The fix: Beginners should use isolated margin with a fixed allocation per trade. This limits the maximum loss per position to only the margin assigned, and it forces conscious sizing for every trade you open.
Frequently Asked Questions
Over-leverage is the leading mechanical cause. Most beginner accounts are liquidated within the first few weeks because position sizes are too large relative to account balance, leaving almost no room for normal price fluctuation before the liquidation price is hit.
No leverage level is completely safe, but 2x to 5x is far more manageable than 20x or higher. At 5x leverage, a 20% adverse move is required to trigger liquidation, which gives more time to exit manually if needed.
Revenge trading is opening a larger-than-normal position immediately after a loss to recover the lost capital quickly.
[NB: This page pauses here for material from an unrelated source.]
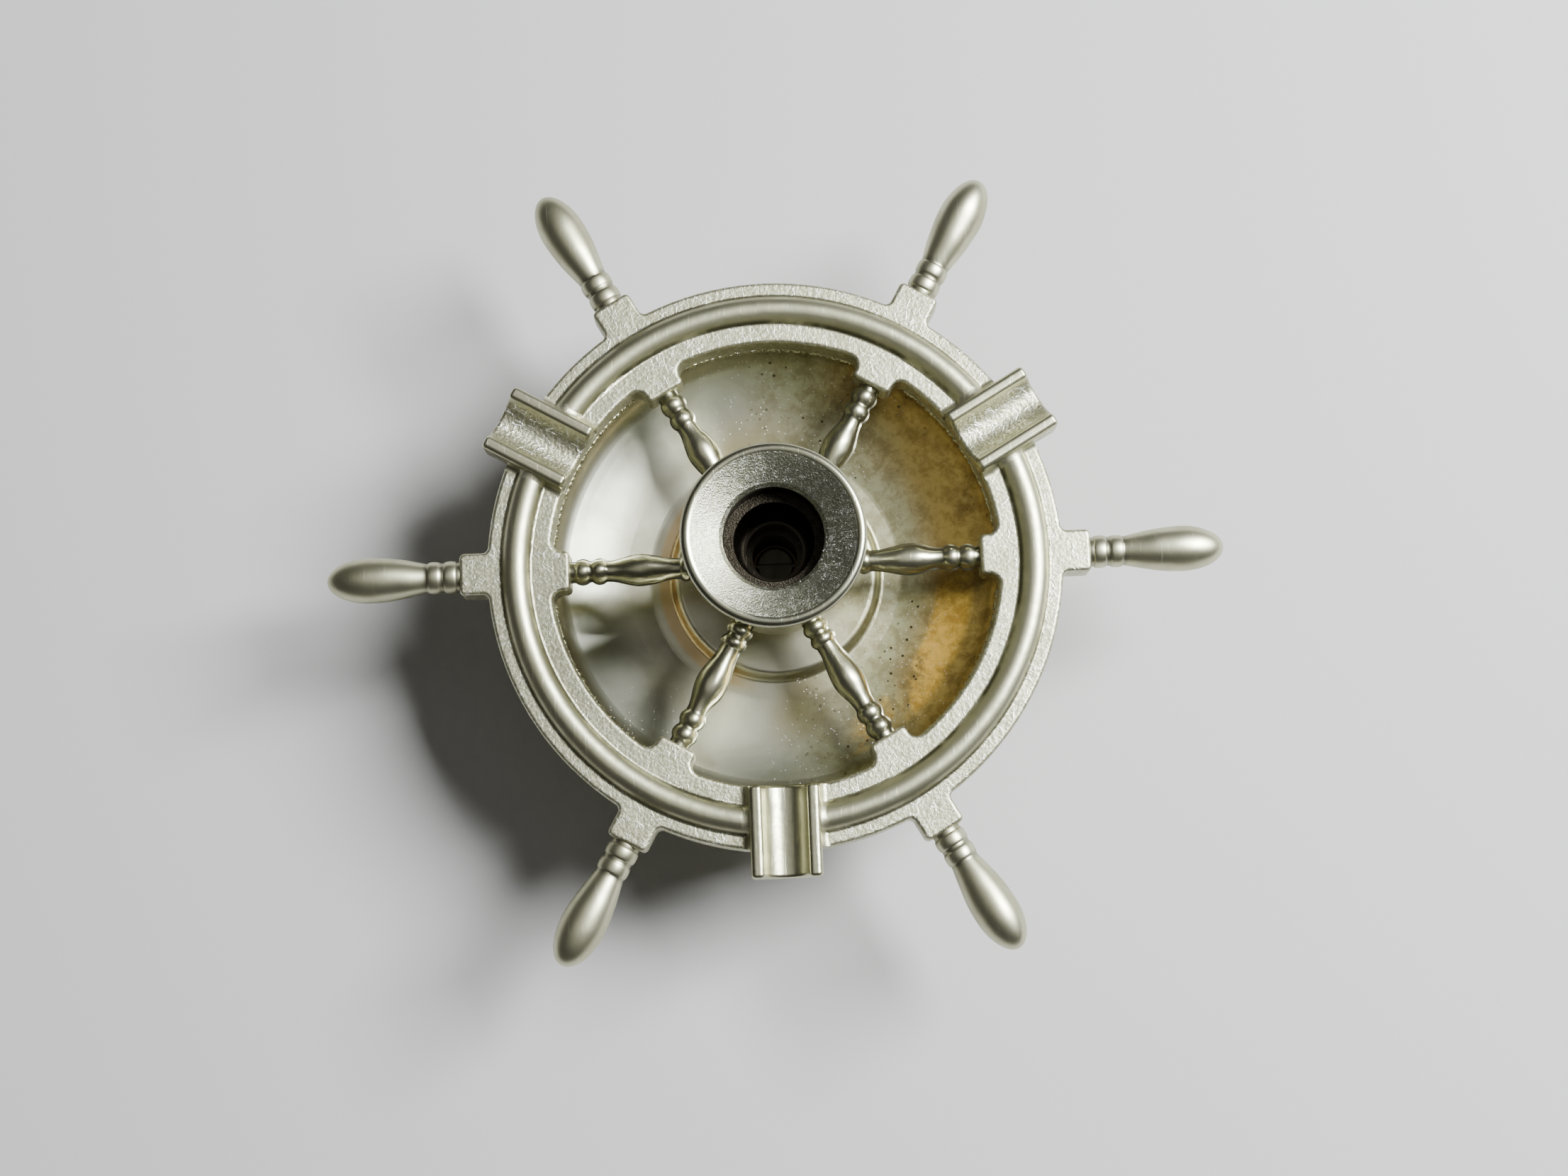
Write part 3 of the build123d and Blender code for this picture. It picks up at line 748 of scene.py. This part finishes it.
class WHEELTRAY_OT_foot(Operator):
    """Finishes the foot, its fastening and the felt pad"""
    bl_idname = "wheeltray.foot"
    bl_label = "Foot"

    def execute(self, context):
        set_material("foot", worked_brass("foot cast brass", 0.35, 0.26, wave=0.08))
        steel = worked_brass("plated steel", 0.0, 0.3, wave=0.01, tint=(0.48, 0.49, 0.50))
        set_material("base_washer", steel)
        set_material("base_nut", steel)
        set_material("felt_pad", felt())
        return {"FINISHED"}


def felt():
    """Matted green felt with a short nap."""
    material, tree, shader = blank_metal("felt")
    shader.inputs["Metallic"].default_value = 0.0
    shader.inputs["Roughness"].default_value = 0.95
    fibre = noise_at(tree, object_place(tree), 2200.0, Detail=4.0, Distortion=2.0)
    tree.links.new(mix_colour(tree, fibre, colours().felt, (0.06, 0.16, 0.09)),
                   shader.inputs["Base Color"])
    tree.links.new(relief(tree, fibre, 0.15), shader.inputs["Normal"])
    return material


class WHEELTRAY_OT_rest_fillets(Operator):
    """Makes the smooth fillets where the rests' walls run into the rim"""
    bl_idname = "wheeltray.rest_fillets"
    bl_label = "Fillets beside the rests"

    def execute(self, context):
        material = worked_brass("fillet brass", 0.25, 0.40, wave=0.10)
        for number, angle in enumerate(REST_ANGLES, start=1):
            for side, label in ((1, "left"), (-1, "right")):
                make_rest_fillet(f"rest_fillet_{number}_{label}", angle, side, material)
        return {"FINISHED"}


def rim_height(radius):
    """Height of the rim's top above its bands at a radius, all in millimetres."""
    if not RIDGE_INNER < radius < RIDGE_OUTER:
        return 0.0
    half = (RIDGE_CREST - RIDGE_INNER) if radius < RIDGE_CREST else (RIDGE_OUTER - RIDGE_CREST)
    crown = sqrt(max(0, 1 - ((radius - RIDGE_CREST) / half) ** 2))
    return RIDGE_HEIGHT * crown ** 1.35


def make_rest_fillet(name, angle, side, material):
    """A concave strip from a rest's upright wall down to the rim's bands and ridge."""
    leg = sizes().fillet_leg / MM
    start, end, steps, across = 56.95, 72.6, 90, 9
    bedding = 0.4
    inner_wall = side * (REST_HALF_WIDTH - bedding) * MM
    bm = bmesh.new()
    rows = []
    for step in range(steps + 1):
        along = start + (end - start) * step / steps
        run = leg * (1 + 0.12 * noise.noise(Vector((along / 2.1, angle, side * 3))))
        foot = rim_height(sqrt(along ** 2 + (REST_HALF_WIDTH + run) ** 2))
        beside_wall = rim_height(sqrt(along ** 2 + REST_HALF_WIDTH ** 2))
        top = min(max(foot, beside_wall) + run, REST_WALL_HEIGHT - 0.25)
        rounded_from = REST_WALL_HEIGHT - REST_WALL_ROUND
        inset = 0.0
        if top > rounded_from:
            drop = top - rounded_from
            inset = REST_WALL_ROUND - sqrt(REST_WALL_ROUND ** 2 - drop ** 2)
        row = []
        for place in range(across + 1):
            turn = pi / 2 * place / across
            out = REST_HALF_WIDTH - inset + (run + inset) * (1 - cos(turn))
            up = foot - 0.02 + (top - foot + 0.02) * (1 - sin(turn))
            row.append(bm.verts.new((along * MM, side * out * MM, RIM_TOP + up * MM)))
        under = RIM_TOP - bedding * MM
        for wide, high in ((side * (REST_HALF_WIDTH + run) * MM, under), (inner_wall, under),
                           (inner_wall, row[0].co.z - 0.3 * MM)):
            row.append(bm.verts.new((along * MM, wide, high)))
        rows.append(row)
    skin_rows(bm, rows)
    bmesh.ops.transform(bm, matrix=Matrix.Rotation(radians(angle), 4, "Z"), verts=bm.verts)
    finish_piece(bm, name, material, "wheel", [], smooth_angle=50)


class WHEELTRAY_OT_spokes(Operator):
    """Makes the spokes: beads, barrel and the step of the casting seam"""
    bl_idname = "wheeltray.spokes"
    bl_label = "Spokes"

    def execute(self, context):
        material = worked_brass(
            "spoke turned brass", 0.06, 0.30, recess=groove_patina(0.35), wave=0.06,
        )
        for number in range(SPOKE_COUNT):
            make_spoke(number, 360 / SPOKE_COUNT * number, material)
        return {"FINISHED"}


def make_spoke(number, angle, material):
    """A spoke from its tenon in the hub out to its block, by distance from the axis."""
    tenon, groove, crown, belly, belly_share = 1.95, 2.75, 3.45, 4.2, 0.56
    hub_end, shoulder, block_face, rim_end = 12.9, 16.8, 51.8, 53.0
    outline = [(hub_end, 0, 1), (hub_end, tenon, 1), (shoulder, tenon, 1), (shoulder, groove, 1)]
    for start in (17.9, 21.4):
        outline += bead(start, 2.9, groove, crown)
    outline += swell(24.9, 42.6, groove, belly, groove, belly_share)
    for start in (43.2, 47.5):
        outline += bead(start, 3.7, groove, crown)
    outline += [(block_face, groove, 1), (rim_end, groove, 1), (rim_end, 0, 1)]
    bm = bmesh.new()
    spin_outline(bm, outline, 96)
    bmesh.ops.recalc_face_normals(bm, faces=bm.faces)
    hand_finish(bm, 0.09 * MM, 3.0 * MM, number + 1)
    narrow_upper_half(bm, number)
    bmesh.ops.transform(bm, matrix=outward(angle), verts=bm.verts)
    finish_piece(
        bm, f"turned_spoke_{number + 1}", material, "wheel",
        [f"spoke_{number + 1}"],
    )


def narrow_upper_half(bm, seed):
    """Leaves the ledge of a casting seam where the spoke's two mould halves met."""
    tenon_reach, ledge_height = 2.4 * MM, 0.12 * MM
    for vert in bm.verts:
        wide = sqrt(vert.co.x ** 2 + vert.co.y ** 2)
        if wide < tenon_reach:
            continue
        ragged = 0.75 + 0.5 * noise.noise(vert.co / (1.9 * MM) + Vector((seed, 5, 2)))
        if vert.co.x > ledge_height:
            vert.co.y *= 1 - sizes().seam_width * ragged / wide


class WHEELTRAY_OT_handles(Operator):
    """Makes the handles: two beads and a vase-shaped grip with a round tip"""
    bl_idname = "wheeltray.handles"
    bl_label = "Handles"

    def execute(self, context):
        material = worked_brass(
            "handle turned brass", 0.0, 0.36, recess=groove_patina(0.4), wave=0.05,
        )
        for number in range(SPOKE_COUNT):
            make_handle(number, 360 / SPOKE_COUNT * number, material)
        return {"FINISHED"}


def make_handle(number, angle, material):
    """A handle from inside its block out to its tip, by distance from the axis."""
    root, groove, neck, full = 3.3, 3.75, 3.85, 5.83
    inner_end, grip, belly, tip = 79.0, 89.9, 104.0, 114.97
    grip_steps, tip_steps = 22, 16
    outline = [(inner_end, 0, 1), (inner_end, root, 1), (80.7, groove, 1), (81.4, groove, 0.8)]
    outline += collar(81.5, 3.3, groove, 4.2)
    outline += [(85.2, groove, 1)]
    outline += collar(85.7, 3.3, groove, 4.15)
    outline += [(89.4, groove, 1)]
    for step in range(grip_steps + 1):
        share = step / grip_steps
        radius = neck + (full - neck) * sin(pi / 2 * share) ** 0.98
        outline.append((grip + (belly - grip) * share, radius, max(0, 0.5 - share * 10)))
    for step in range(1, tip_steps + 1):
        turn = pi / 2 * step / tip_steps
        outline.append((belly + (tip - belly) * sin(turn), full * cos(turn), 0))
    bm = bmesh.new()
    spin_outline(bm, outline, 64)
    bmesh.ops.recalc_face_normals(bm, faces=bm.faces)
    hand_finish(bm, 0.09 * MM, 5.0 * MM, number + 11)
    bmesh.ops.transform(bm, matrix=outward(angle), verts=bm.verts)
    finish_piece(
        bm, f"turned_handle_{number + 1}", material, "wheel",
        [f"handle_{number + 1}"],
    )


class WHEELTRAY_OT_stage(Operator):
    """Sets the floor, the lights and the camera"""
    bl_idname = "wheeltray.stage"
    bl_label = "Stage"

    def execute(self, context):
        make_floor()
        make_lights()
        make_camera()
        return {"FINISHED"}


def make_floor():
    """A plain pale floor, far larger than the object."""
    bm = bmesh.new()
    bmesh.ops.create_grid(bm, x_segments=2, y_segments=2, size=3.0)
    mesh = bpy.data.meshes.new("floor")
    bm.to_mesh(mesh)
    bm.free()
    floor = bpy.data.objects.new("floor", mesh)
    bpy.context.scene.collection.objects.link(floor)
    material = bpy.data.materials.new("plain floor")
    material.use_nodes = True
    shader = material.node_tree.nodes["Principled BSDF"]
    shader.inputs["Base Color"].default_value = (*colours().floor, 1)
    shader.inputs["Roughness"].default_value = 0.8
    floor.data.materials.append(material)


def make_light(name, place, aim, width, height, power, colour):
    """A rectangular area light that faces a point."""
    light = bpy.data.lights.new(name, "AREA")
    light.shape = "RECTANGLE"
    light.size = width
    light.size_y = height
    light.energy = power
    light.color = colour
    lamp = bpy.data.objects.new(name, light)
    lamp.location = place
    lamp.rotation_euler = (Vector(aim) - Vector(place)).to_track_quat("-Z", "Y").to_euler()
    bpy.context.scene.collection.objects.link(lamp)


def make_lights():
    """A cool window from the right, a weak warm bounce from above and a dim room."""
    middle = (0, 0, 0.05)
    make_light("window", (0.76, 0.29, 0.98), middle, 0.56, 0.6, 62, (0.96, 0.985, 1.0))
    make_light("ceiling bounce", (-0.15, 0.10, 1.6), middle, 1.3, 1.3, 2.2, (1.0, 0.99, 0.95))
    world = bpy.data.worlds.new("room")
    world.use_nodes = True
    background = world.node_tree.nodes["Background"]
    background.inputs["Color"].default_value = (0.035, 0.035, 0.033, 1)
    background.inputs["Strength"].default_value = 1.0
    bpy.context.scene.world = world


def make_camera():
    """Camera nearly overhead, tilted a little towards the front of the wheel."""
    tilt, roll = radians(8.84), radians(2.29)
    distance, lens = 0.6438, 58.1
    target = Vector((0.0020, -0.0068, RIM_TOP))
    forward = Vector((0, sin(tilt), -cos(tilt)))
    level_up = Vector((0, cos(tilt), sin(tilt)))
    level_right = Vector((1, 0, 0))
    right = level_right * cos(roll) - level_up * sin(roll)
    up = level_right * sin(roll) + level_up * cos(roll)
    matrix = Matrix((right, up, -forward)).transposed().to_4x4()
    matrix.translation = target - forward * distance
    data = bpy.data.cameras.new("camera")
    data.lens = lens
    data.sensor_width = 36
    data.clip_start = 0.01
    camera = bpy.data.objects.new("camera", data)
    camera.matrix_world = matrix
    bpy.context.scene.collection.objects.link(camera)
    bpy.context.scene.camera = camera


# ---------------------------------------------------------------- add-on parts

class WHEELTRAY_PT_panel(Panel):
    """Lists the pieces of the wheel ashtray"""
    bl_idname = "WHEELTRAY_PT_panel"
    bl_label = "Ship's wheel ashtray"
    bl_space_type = "VIEW_3D"
    bl_region_type = "UI"
    bl_category = "Wheel Tray"

    def draw(self, context):
        for operator in PIECES:
            self.layout.operator(operator.bl_idname)
        for group in (sizes(), colours()):
            for name in group.bl_rna.properties.keys():
                if name not in ("rna_type", "name"):
                    self.layout.prop(group, name)


PIECES = (
    WHEELTRAY_OT_stage,
    WHEELTRAY_OT_rim,
    WHEELTRAY_OT_rests,
    WHEELTRAY_OT_rest_fillets,
    WHEELTRAY_OT_rim_flash,
    WHEELTRAY_OT_hub,
    WHEELTRAY_OT_pivot,
    WHEELTRAY_OT_bowl,
    WHEELTRAY_OT_foot,
    WHEELTRAY_OT_spokes,
    WHEELTRAY_OT_handles,
)
CLASSES = (WheelTraySizes, WheelTrayColours, *PIECES, WHEELTRAY_PT_panel)


def register():
    for item in CLASSES:
        bpy.utils.register_class(item)
    bpy.types.Scene.wheel_tray_sizes = PointerProperty(type=WheelTraySizes)
    bpy.types.Scene.wheel_tray_colours = PointerProperty(type=WheelTrayColours)


def unregister():
    del bpy.types.Scene.wheel_tray_colours
    del bpy.types.Scene.wheel_tray_sizes
    for item in reversed(CLASSES):
        bpy.utils.unregister_class(item)


def main():
    register()
    for operator in PIECES:
        family, name = operator.bl_idname.split(".")
        getattr(getattr(bpy.ops, family), name)()


if __name__ == "__main__":
    main()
It is dangerous because it removes position sizing discipline, usually skips stop loss placement, and often results in a second and larger loss compounding the first.
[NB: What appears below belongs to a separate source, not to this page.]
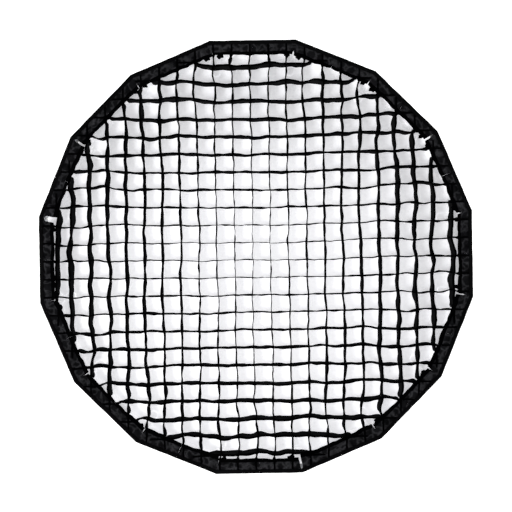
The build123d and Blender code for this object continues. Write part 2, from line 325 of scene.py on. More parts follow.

Most futures platforms, including WazirX, display the current and predicted funding rate directly on the trading interface.
When your position reaches its liquidation price, the exchange closes the position automatically. In isolated margin mode, you lose only the margin assigned to that position. In cross margin mode, the exchange may use additional funds from your account before liquidating.
Understanding spot vs futures trading is strongly recommended before starting futures. Spot trading builds familiarity with price action, order types, and market behavior without the liquidation risk that comes with leverage.